Ben Harper & The Innocent Criminals, “Lifeline” (Virgin Records)Only 18 months after his ambitious solo double-disc, “Both Sides of the Gun,” Ben Harper returns with his eighth studio album and his best in years. Recorded with the Innocent Criminals at the end of a long world tour, “Lifeline” is a gorgeously underproduced, laid-back, acoustic-based soul/rock album whose minimalist vintage feel recalls Van Morrison and Bill Withers. Groove-heavy cuts like the mellow “In the Colors” and “Needed You Tonight” add a breezy R&B vibe, while gospel backing vocals sweeten uptempo standouts like “Say You Will” and “Put It on Me.” Saving the best for last, the closing title track offers a soulfully pulsing man-with-guitar confession. “Lifeline” is a classic-sounding album that reminds us of the power and beauty of simplicity.
M.I.A., “Kala” (Interscope Records)Even more so than her arresting 2005 indie debut, “Arular,” M.I.A. comes off as a globetrotting activist on sophomore effort “Kala,” draping myriad Third World sounds over club-happy beats. She’s a revolutionary leading a class war on “Paper Planes” and pounding the door of a Hummer on “Bamboo Banga,” all while disguising a political message with richly textured electronic sounds.

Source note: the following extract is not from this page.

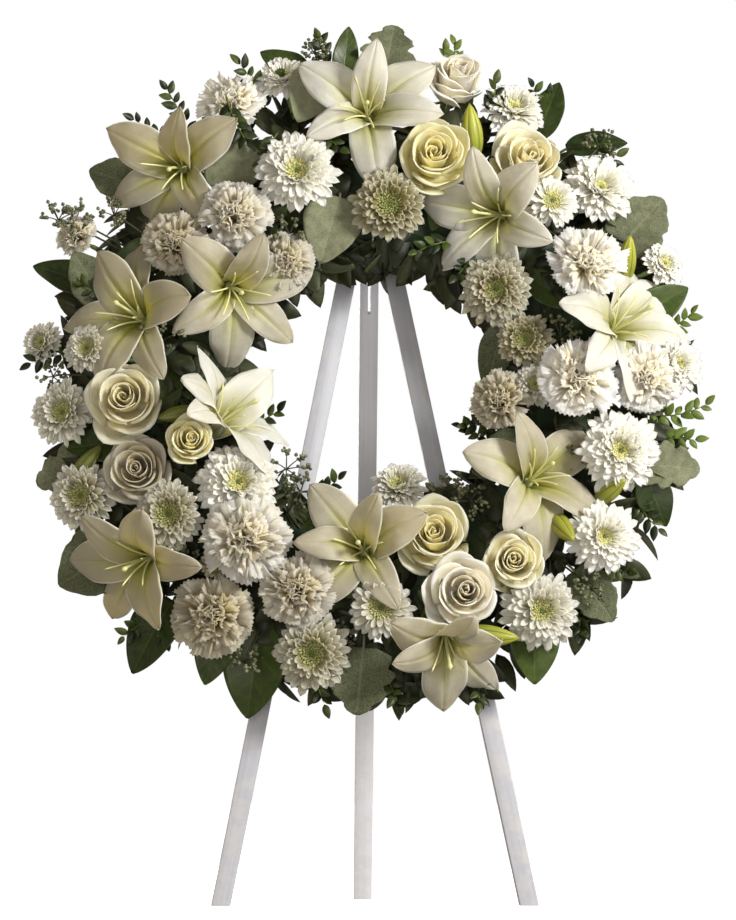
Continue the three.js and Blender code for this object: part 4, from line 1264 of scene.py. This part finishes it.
huckleberry = leaf_green("huckleberry_leaf", HUCKLE_DARK, HUCKLE_LIGHT, 0.3, 0.35)
for side, (clock, reach, height) in NAMED_SPRIGS.items():
    name = f"huckleberry_sprig_{side}"
    points = [clock_point(clock, SPRIG_FOOT, height - 6),
              clock_point(clock + 5, (SPRIG_FOOT + reach) / 2, height + 2),
              clock_point(clock, reach - 6, height)]
    sprig_piece(name + "_leafy", points, NAMED_SEED + clock, [name], side in LIT_SIDES)
for number, (clock, reach, height, length, heading) in enumerate(SPRIGS, 1):
    tip = clock_point(clock, reach, height)
    axes = heading_axes(heading, 12)
    points = [tip - axes[1] * length - axes[2] * 8, tip - axes[1] * length * 0.5 + axes[0] * 5, tip]
    name = f"huckleberry_twig_{number:02}"
    sprig_piece(name, points, SPRIG_SEED + number, lit_side=clock in LIT_SIDE_CLOCKS)

# ---------------------------------------------------------------- seeded eucalyptus
# Branched clusters of small round seed cases, grey-green with a pale bloom, on thin twigs. Each
# cluster is one branch, pushed into the foam so that its seeds show between the flowers.

# Each as clock, reach, height and spread of the cluster.
SEEDED = [
    (280, 212, 98, 22), (331, 168, 92, 18), (226, 118, 76, 20), (214, 128, 82, 18), (145, 128, 80, 20),
    (142, 148, 90, 20), (76, 186, 92, 18), (225, 252, 88, 16), (205, 298, 66, 16), (134, 288, 74, 16),
    (301, 336, 44, 20), (273, 310, 50, 16), (42, 332, 50, 18), (351, 350, 44, 16), (305, 306, 58, 18),
    (300, 352, 40, 16), (112, 206, 80, 16), (188, 250, 74, 14),
]
SEED_GREEN = (0.045, 0.055, 0.022, 1)
SEED_PALE = (0.21, 0.21, 0.115, 1)
CLUSTER_SEED = 700
BRANCHES = 7
BRANCH_CASES = 9


def seed_skin():
    finish = Finish("eucalyptus_seeds", Specular_IOR_Level=0.5)
    own = finish.stored("own")
    bloom = finish.noise(finish.here(), 420, 3)
    colour = finish.mix((own * 0.5 + bloom * 0.6).within(0.2, 0.9), SEED_GREEN, SEED_PALE)
    return finish.coat(colour, 0.35 + 0.3 * bloom, bloom, 0.25, 0.0004)


SEED, seed_turn, seed_v = ball_pattern(6, 5)


def seed_case(place, way, size):
    """One seed case: a small urn with a blunt point, at the end of its own short stalk."""
    aside = unit(np.cross(way, [0.3, 0.5, 0.8]))
    other = np.cross(way, aside)
    thick = size * np.sin(math.pi * seed_v ** 0.9) ** 0.75
    return around(place + way * (seed_v * size * 2.3)[:, None], aside, other, seed_turn, thick)


seeds = seed_skin()
for number, (clock, reach, height, spread) in enumerate(SEEDED, 1):
    draw = np.random.default_rng(CLUSTER_SEED + number)
    middle = clock_point(clock, reach, height)
    root = clock_point(clock, MIDDLE_RADIUS + (reach - MIDDLE_RADIUS) * 0.5, FOAM_TOP - 10)
    twigs = [rod([root, (root + middle) / 2 + [0, 0, 6], middle], 1.2, 0.7)]
    cases = []
    for branch in range(BRANCHES):
        turn = branch * GOLDEN_TURN + draw.uniform(-0.4, 0.4)
        flat = spread * draw.uniform(0.55, 1.0)
        end = middle + [math.cos(turn) * flat, math.sin(turn) * flat, draw.uniform(-6, 8)]
        twigs.append(rod([middle - [0, 0, 8], (middle + end) / 2 + [0, 0, 3], end], 0.7, 0.6))
        for _ in range(BRANCH_CASES):
            start = middle + (end - middle) * draw.uniform(0.35, 1.0)
            way = unit(end - middle + draw.normal(0, 7, 3) + [0, 0, 7])
            cases.append(seed_case(start + way * draw.uniform(1.5, 4.5), way, draw.uniform(1.4, 2.1)))
    owns = [draw.uniform() for _ in cases]
    twig_part = sewn("twigs", ROD, [in_frame(twig) for twig in twigs], own=-0.4)
    case_part = sewn("cases", SEED, [in_frame(case) for case in cases], own=owns)
    settle(joined(f"eucalyptus_seeds_{number:02}", [case_part, twig_part]), seeds)

drop_patterns()

# ---------------------------------------------------------------- floor, light and camera
# A pale floor in a white room, a broad soft lamp high on the right, a weaker one low on the left
# and one behind. The camera stands far off and low, a little to the left.

FLOOR = (0.82, 0.82, 0.82, 1)
WHITE = (1, 1, 1, 1)
ROOM_LIGHT = (1.0, 0.91, 0.77, 1)
ROOM_STRENGTH = 0.34
WREATH_CENTRE = (0, -0.1, 0.5)
# Each as place, size, watts and colour.
LAMPS = {
    "key": ((2.1, -2.0, 1.6), 0.8, 117, (1.0, 0.98, 0.93)),
    "fill": ((-0.5, -3.2, 0.15), 1.4, 26, (1.0, 0.96, 0.92)),
    "back": ((-0.9, 3.0, 1.1), 1.6, 42, (1.0, 0.97, 0.93)),
}
AIM_X = -0.0067
AIM_HEIGHT = 0.4272
FOOT_INSET = 0.0062
CAMERA_DISTANCE = 7.0
CAMERA_HEIGHT = 0.12
CAMERA_AZIMUTH = math.radians(1.9)
VIEW_WIDTH = 0.7066
SENSOR = 36.0

bpy.ops.mesh.primitive_plane_add(size=60, location=(0, 0, 0))
floor = bpy.context.object
floor.name = "floor"
pale = Finish("pale_floor", Roughness=0.9, Base_Color=FLOOR,
              Emission_Color=WHITE, Emission_Strength=1.0)
floor.visible_diffuse = False
floor.visible_glossy = False
floor.visible_shadow = False
floor.data.materials.append(pale.material)

world = bpy.data.worlds.new("room")
bpy.context.scene.world = world
world.use_nodes = True
room = world.node_tree
seen = room.nodes.new("ShaderNodeLightPath")
blend = room.nodes.new("ShaderNodeMixShader")
shed = room.nodes["Background"]
white = room.nodes.new("ShaderNodeBackground")
room.links.new(seen.outputs["Is Camera Ray"], blend.inputs["Fac"])
for index, (shell, colour, strength) in enumerate(
        ((shed, ROOM_LIGHT, ROOM_STRENGTH), (white, WHITE, 1.0)), 1):
    shell.inputs["Color"].default_value = colour
    shell.inputs["Strength"].default_value = strength
    room.links.new(shell.outputs["Background"], blend.inputs[index])
room.links.new(blend.outputs["Shader"], room.nodes["World Output"].inputs["Surface"])


def aimed(name, data, place, aim):
    """Puts a lamp or the camera in its place, turned towards its aim."""
    holder = bpy.data.objects.new(name, data)
    bpy.context.scene.collection.objects.link(holder)
    away = np.array(place) - np.array(aim)
    tilt = math.acos(away[2] / np.linalg.norm(away))
    holder.location = place
    holder.rotation_euler = (tilt, 0, math.atan2(away[1], away[0]) + math.pi / 2)
    return holder


for name, (place, size, watts, colour) in LAMPS.items():
    light = bpy.data.lights.new(name, "AREA")
    light.shape = "SQUARE"
    light.size = size
    light.energy = watts
    light.color = colour
    aimed(name, light, place, WREATH_CENTRE)

aim = np.array([AIM_X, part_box("front_leg_left")[0].y + FOOT_INSET, AIM_HEIGHT])
eye = aim - outwards(math.pi / 2 - CAMERA_AZIMUTH) * CAMERA_DISTANCE
eye[2] = CAMERA_HEIGHT
lens = bpy.data.cameras.new("camera")
lens.sensor_fit = "HORIZONTAL"
lens.sensor_width = SENSOR
lens.lens = SENSOR * np.linalg.norm(aim - eye) / VIEW_WIDTH
lens.clip_end = 100
camera = aimed("camera", lens, eye, aim)
bpy.context.scene.camera = camera
bpy.context.scene.view_settings.view_transform = "Standard"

She quotes the Pixies, samples the Clash and turns a Bollywood show tune (”Jimmy”) into a string-driven scorcher. Elsewhere, she squeezes a groove out of the crisscrossing rhythms of “20 Dollars” and lets the murky, African bassline of “Mango Pickle Down River” envelop her. She does this all with charmingly homemade-sounding production values. Perhaps that’s why superstar producer Timbaland sounds out of place on “Come Around,” his sex-obsessed verses momentarily killing M.I.A.’s multicultural buzz.
Casting Crowns, “The Altar and the Door” (Beach Street/Reunion Records)On Casting Crowns’ third studio album, the Georgia-based band demonstrates the musicality and insightful songwriting that have made it an instant Christian music sensation. Frontman Mark Hall has a gift for penning songs that avoid cliches and platitudes, instead thoughtfully examining the complexities of living a Christian life. He does so again on such compelling songs as “Slow Fade,” a ballad about how small missteps and moments of compromise become a slippery slope. “What This World Needs” is a hard-rocking look at society’s ills, while “Prayer for a Friend” serves as a perfect showcase for the warmth and integrity in Hall’s voice.

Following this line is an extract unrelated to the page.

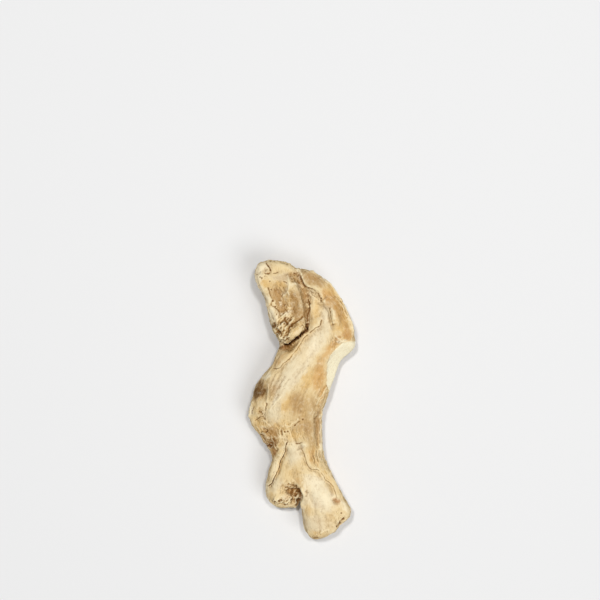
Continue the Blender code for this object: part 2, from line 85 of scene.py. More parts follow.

Emily King, “East Side Story” (Lifeprint Prods./J Records)One of this year’s more auspicious debuts is by 22-year-old Emily King. The New Yorker delivers a soulful collection of songs that resonates as much from her skill as an observant storyteller as from her tasty melange of R&B, hip-hop, folk, jazz, rock and pop. Writing since the age of 16 and influenced by her jazz-duo parents, King outlines complex situations using simple yet ear-pleasing melodies and relatable imagery. The biographical “Colorblind” draws on the sometimes painful experiences she encountered as the daughter of an interracial couple, while heartless capitalism is the focus of the soul-and folk-infused “Business Man.” King’s emotive vocals and second-nature musicianship shine on “Walk in My Shoes” (a bonus track version features Lupe Fiasco) and a passionate turn on Bill Withers’ “Ain’t No Sunshine.”
Various Artists, “Vee-Jay: The Definitive Collection” (Shout Factory)Chicago’s Vee-Jay never had the cachet of Chess, the cultural influence of Motown or the longevity of Atlantic, but from its start in 1953 to its financial ruin in 1966, it was one of America’s most artistically varied black-owned labels. This four-CD set tells the musical story. In the ’50s, Vee-Jay was a powerhouse of blues, R&B, doo-wop and gospel. It released immortal doo-wop tracks like the El Dorados’ “At My Front Door” and the Spaniels’ “Goodnite Sweetheart Goodnite.” By the early ’60s, Vee-Jay was knocking out pop hits by black acts (Betty Everett’s “Shoop Shoop Song”) and white acts (the Four Seasons’ “Sherry”). Vee-Jay’s owners lacked financial savvy and lost not only the Four Seasons but the Beatles (whose tracks that the label released, such as “Please Please Me,” are missing here). But musically, especially when it came to roots music, the label rarely faltered.